* [What to work on] Copy out all of the data exactly as it appears.

* [Supplied data]

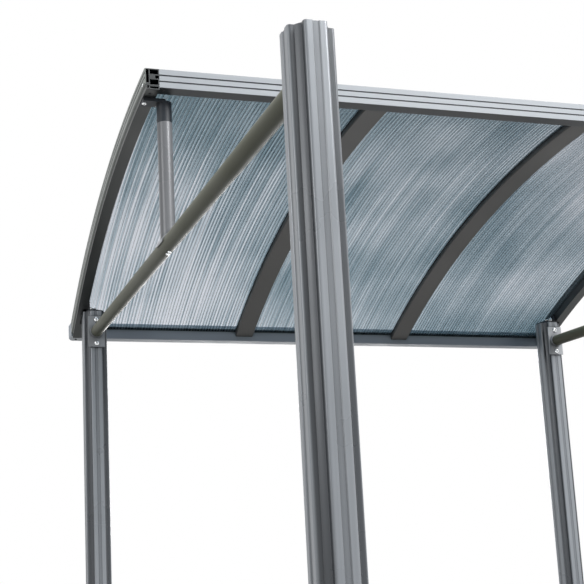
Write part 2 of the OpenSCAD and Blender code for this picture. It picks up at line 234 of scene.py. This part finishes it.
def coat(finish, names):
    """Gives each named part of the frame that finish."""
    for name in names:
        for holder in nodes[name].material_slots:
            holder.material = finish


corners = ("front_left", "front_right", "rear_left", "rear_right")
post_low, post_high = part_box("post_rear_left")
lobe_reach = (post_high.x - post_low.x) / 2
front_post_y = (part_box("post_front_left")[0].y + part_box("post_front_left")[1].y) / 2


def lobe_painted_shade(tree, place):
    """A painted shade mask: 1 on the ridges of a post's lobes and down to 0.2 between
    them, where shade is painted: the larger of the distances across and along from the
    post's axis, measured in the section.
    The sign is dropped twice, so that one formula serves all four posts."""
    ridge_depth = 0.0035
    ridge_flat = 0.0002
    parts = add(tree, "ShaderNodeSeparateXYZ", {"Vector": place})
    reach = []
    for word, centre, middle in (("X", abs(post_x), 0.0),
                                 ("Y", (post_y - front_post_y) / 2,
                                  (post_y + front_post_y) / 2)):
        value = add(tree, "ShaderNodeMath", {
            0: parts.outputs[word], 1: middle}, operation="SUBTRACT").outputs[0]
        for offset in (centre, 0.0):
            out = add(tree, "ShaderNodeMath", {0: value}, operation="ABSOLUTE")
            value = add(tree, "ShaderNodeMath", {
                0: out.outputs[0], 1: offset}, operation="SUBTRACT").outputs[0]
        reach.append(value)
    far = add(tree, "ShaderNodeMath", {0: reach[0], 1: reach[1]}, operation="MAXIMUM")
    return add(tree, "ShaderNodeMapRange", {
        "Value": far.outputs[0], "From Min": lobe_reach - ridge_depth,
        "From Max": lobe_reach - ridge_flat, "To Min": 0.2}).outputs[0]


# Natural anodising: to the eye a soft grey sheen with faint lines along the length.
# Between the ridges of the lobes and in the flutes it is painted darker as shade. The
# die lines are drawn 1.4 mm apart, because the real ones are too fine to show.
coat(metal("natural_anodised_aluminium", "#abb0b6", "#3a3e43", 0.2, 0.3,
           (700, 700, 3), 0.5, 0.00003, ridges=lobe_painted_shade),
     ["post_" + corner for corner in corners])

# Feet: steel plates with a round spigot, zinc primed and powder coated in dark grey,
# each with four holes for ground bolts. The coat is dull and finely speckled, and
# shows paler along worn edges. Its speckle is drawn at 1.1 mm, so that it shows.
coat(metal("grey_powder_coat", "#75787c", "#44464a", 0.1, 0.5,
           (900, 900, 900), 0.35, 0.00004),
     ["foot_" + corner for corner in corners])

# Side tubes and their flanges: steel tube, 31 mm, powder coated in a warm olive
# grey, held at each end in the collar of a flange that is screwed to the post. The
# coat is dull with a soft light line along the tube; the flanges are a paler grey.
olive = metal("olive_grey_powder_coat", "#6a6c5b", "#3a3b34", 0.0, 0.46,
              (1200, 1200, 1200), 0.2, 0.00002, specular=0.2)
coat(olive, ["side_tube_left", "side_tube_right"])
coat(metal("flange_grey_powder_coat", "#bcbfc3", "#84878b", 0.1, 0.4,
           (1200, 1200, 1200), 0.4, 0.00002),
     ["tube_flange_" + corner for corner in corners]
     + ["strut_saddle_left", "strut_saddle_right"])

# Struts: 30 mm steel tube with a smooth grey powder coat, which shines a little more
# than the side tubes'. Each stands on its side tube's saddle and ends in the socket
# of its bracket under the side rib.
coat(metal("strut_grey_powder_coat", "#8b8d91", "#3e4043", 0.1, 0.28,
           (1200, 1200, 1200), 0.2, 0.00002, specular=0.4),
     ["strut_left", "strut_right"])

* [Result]
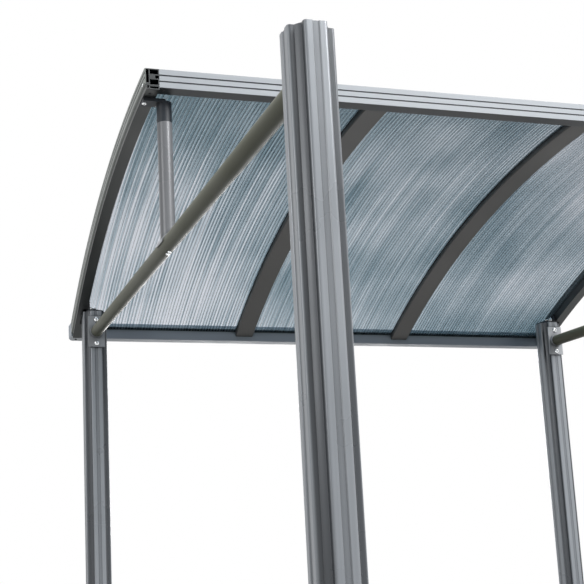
Write part 2 of the OpenSCAD and Blender code for this picture. It picks up at line 234 of scene.py. This part finishes it.
def coat(finish, names):
    """Gives each named part of the frame that finish."""
    for name in names:
        for holder in nodes[name].material_slots:
            holder.material = finish


corners = ("front_left", "front_right", "rear_left", "rear_right")
post_low, post_high = part_box("post_rear_left")
lobe_reach = (post_high.x - post_low.x) / 2
front_post_y = (part_box("post_front_left")[0].y + part_box("post_front_left")[1].y) / 2


def lobe_painted_shade(tree, place):
    """A painted shade mask: 1 on the ridges of a post's lobes and down to 0.2 between
    them, where shade is painted: the larger of the distances across and along from the
    post's axis, measured in the section.
    The sign is dropped twice, so that one formula serves all four posts."""
    ridge_depth = 0.0035
    ridge_flat = 0.0002
    parts = add(tree, "ShaderNodeSeparateXYZ", {"Vector": place})
    reach = []
    for word, centre, middle in (("X", abs(post_x), 0.0),
                                 ("Y", (post_y - front_post_y) / 2,
                                  (post_y + front_post_y) / 2)):
        value = add(tree, "ShaderNodeMath", {
            0: parts.outputs[word], 1: middle}, operation="SUBTRACT").outputs[0]
        for offset in (centre, 0.0):
            out = add(tree, "ShaderNodeMath", {0: value}, operation="ABSOLUTE")
            value = add(tree, "ShaderNodeMath", {
                0: out.outputs[0], 1: offset}, operation="SUBTRACT").outputs[0]
        reach.append(value)
    far = add(tree, "ShaderNodeMath", {0: reach[0], 1: reach[1]}, operation="MAXIMUM")
    return add(tree, "ShaderNodeMapRange", {
        "Value": far.outputs[0], "From Min": lobe_reach - ridge_depth,
        "From Max": lobe_reach - ridge_flat, "To Min": 0.2}).outputs[0]


# Natural anodising: to the eye a soft grey sheen with faint lines along the length.
# Between the ridges of the lobes and in the flutes it is painted darker as shade. The
# die lines are drawn 1.4 mm apart, because the real ones are too fine to show.
coat(metal("natural_anodised_aluminium", "#abb0b6", "#3a3e43", 0.2, 0.3,
           (700, 700, 3), 0.5, 0.00003, ridges=lobe_painted_shade),
     ["post_" + corner for corner in corners])

# Feet: steel plates with a round spigot, zinc primed and powder coated in dark grey,
# each with four holes for ground bolts. The coat is dull and finely speckled, and
# shows paler along worn edges. Its speckle is drawn at 1.1 mm, so that it shows.
coat(metal("grey_powder_coat", "#75787c", "#44464a", 0.1, 0.5,
           (900, 900, 900), 0.35, 0.00004),
     ["foot_" + corner for corner in corners])

# Side tubes and their flanges: steel tube, 31 mm, powder coated in a warm olive
# grey, held at each end in the collar of a flange that is screwed to the post. The
# coat is dull with a soft light line along the tube; the flanges are a paler grey.
olive = metal("olive_grey_powder_coat", "#6a6c5b", "#3a3b34", 0.0, 0.46,
              (1200, 1200, 1200), 0.2, 0.00002, specular=0.2)
coat(olive, ["side_tube_left", "side_tube_right"])
coat(metal("flange_grey_powder_coat", "#bcbfc3", "#84878b", 0.1, 0.4,
           (1200, 1200, 1200), 0.4, 0.00002),
     ["tube_flange_" + corner for corner in corners]
     + ["strut_saddle_left", "strut_saddle_right"])

# Struts: 30 mm steel tube with a smooth grey powder coat, which shines a little more
# than the side tubes'. Each stands on its side tube's saddle and ends in the socket
# of its bracket under the side rib.
coat(metal("strut_grey_powder_coat", "#8b8d91", "#3e4043", 0.1, 0.28,
           (1200, 1200, 1200), 0.2, 0.00002, specular=0.4),
     ["strut_left", "strut_right"])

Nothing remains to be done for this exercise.